LinkedIn has been aimed at an audience of professionals and college students aged 18 or older, Allen said, but 14 "is really about when kids these days are starting to think about colleges."

The network's new "university pages," which resemble the "company pages" that many employers maintain on the site, are designed to let users follow news from different schools, find information and ask questions of faculty or students. They include tools for sorting LinkedIn's membership data to researching things like the kind of jobs a particular school's graduates have landed, or where employees of a particular company earned their degrees.

Skeptics might question how many 14-year-olds are making serious career plans, but analysts say it makes sense for LinkedIn to expand its target audience. With more than 238 million members worldwide, LinkedIn says its users already include 30 million college students and recent graduates, which it describes as its "fastest growing demographic."

LinkedIn offers free membership; it makes money from showing ads to users and by providing software that employers and recruiters use to search the site for job candidates.
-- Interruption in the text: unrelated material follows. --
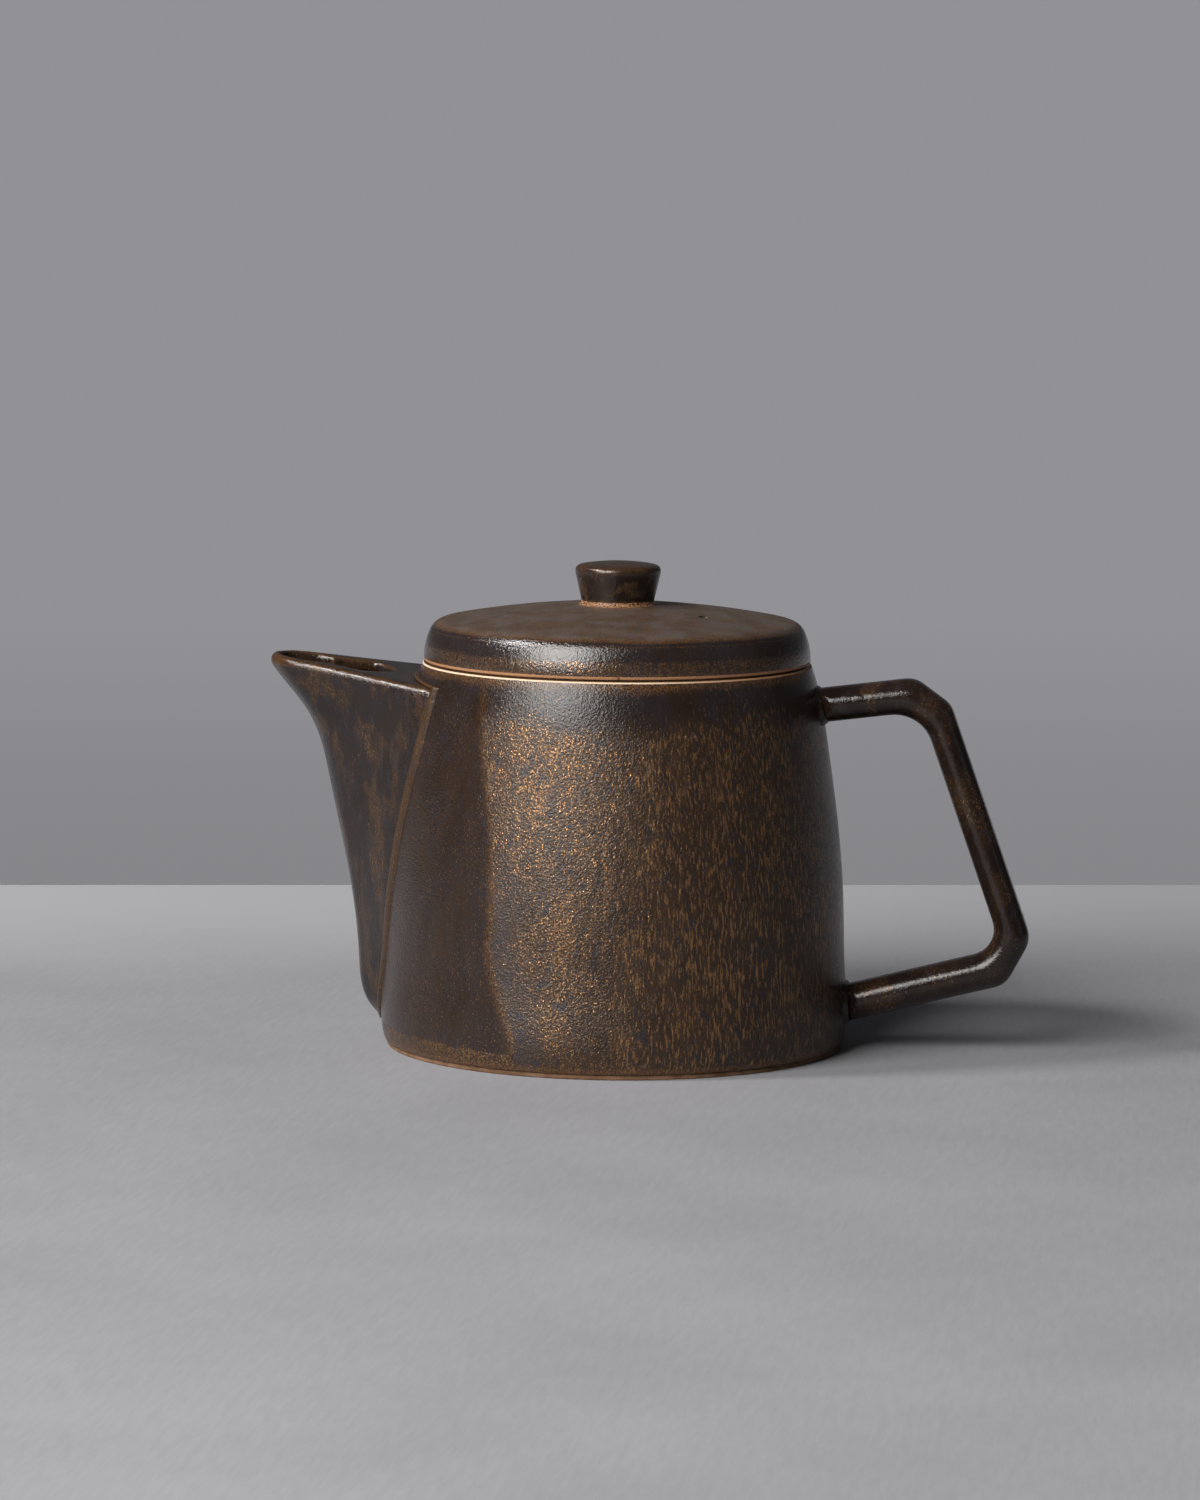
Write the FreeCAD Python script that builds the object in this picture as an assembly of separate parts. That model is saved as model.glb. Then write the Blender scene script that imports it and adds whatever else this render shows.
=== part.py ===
import FreeCAD, Part
import math
import os

# A stoneware teapot: thrown body, luted beak spout, loop handle and a drop-in lid with a knob.
# All lengths are millimetres. The origin is on the pot's axis at the table, +Z is up, the spout
# points to -X and the handle to +X.

os.makedirs("parts", exist_ok=True)

# Body wall: its outline runs from the base over the belly to the rim
rim_height = 111.6
rim_radius = 56.2
belly_radius = 67.9
belly_height = 8.0
base_inset = 1.1
wall_height_shares = (0.132, 0.34, 0.565, 0.78, 0.93)
wall_taper_shares = (0.952, 0.882, 0.711, 0.442, 0.195)
wall = 4.2
floor_thickness = 5.0
floor_round = 9.0
base_round = 0.6
rim_round = 0.9

# Mouth: a thickened throat that takes the lid's flange
mouth_radius = 49.6
mouth_depth = 9.0
throat_slope = 7.0

# Foot: a low bare ring under the glazed base
foot_height = 1.4
foot_inset = 0.7
foot_width = 7.0
foot_round = 0.4

# Spout: level sections from its foot on the wall up to a crest, which is trimmed off at the sloping top
spout_foot_height = 6.0
spout_trim = 1.9
spout_reach = 47.0
spout_nose_radius = 14.0
spout_level_shares = (0.0, 0.064, 0.165, 0.422, 0.642, 0.826, 0.936, 1.0)
spout_reach_shares = (0.017, 0.123, 0.171, 0.276, 0.442, 0.653, 0.915, 1.0)
spout_nose_shares = (0.30, 0.44, 0.57, 0.76, 0.86, 0.93, 0.985, 1.0)
spout_joint_degrees = (3.5, 8.2, 12.8, 20.9, 26.4, 31.8, 34.2, 35.0)
spout_root_depth = 6.0
spout_wall = 3.2
cover_drop = 5.0
cover_rise_degrees = 7.9
cover_thickness = 3.2
lip_width = 4.5
lip_round = 2.2
lip_inner_round = 0.9
pour_hole_length = 33.0
pour_hole_front_radius = 9.5
pour_hole_rear_radius = 14.0
spout_seam_width = 0.9
spout_seam_height = 1.0

# Strainer: a pierced dome inside the wall, over the port to the spout
port_height = 48.0
port_radius = 15.0
strainer_radius = 24.0
strainer_set_back = 6.0
strainer_thickness = 2.6
strainer_hole_radius = 1.4
strainer_rings = 4
strainer_ring_degrees = 13.0
strainer_holes_per_ring = 6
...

The company already offers tools for recruiters to reach college students.

"That pre-college group is going to become college students pretty quickly, so it does sort of feed the machine in terms of promoting growth," said Susan Etlinger, an industry analyst who studies social media for Altimeter Group.

The new university pages could be a valuable resource for students, Etlinger added. But as with other social networks, she said, teens should be mindful that anything they post might be seen by admissions officers or prospective employers.

While some colleges already have pages on Facebook, Etlinger said LinkedIn's move may put pressure on more schools to increase their social media efforts. A LinkedIn spokeswoman said universities won't pay to have pages on the network, which plans to start with 200 schools and add more in coming weeks.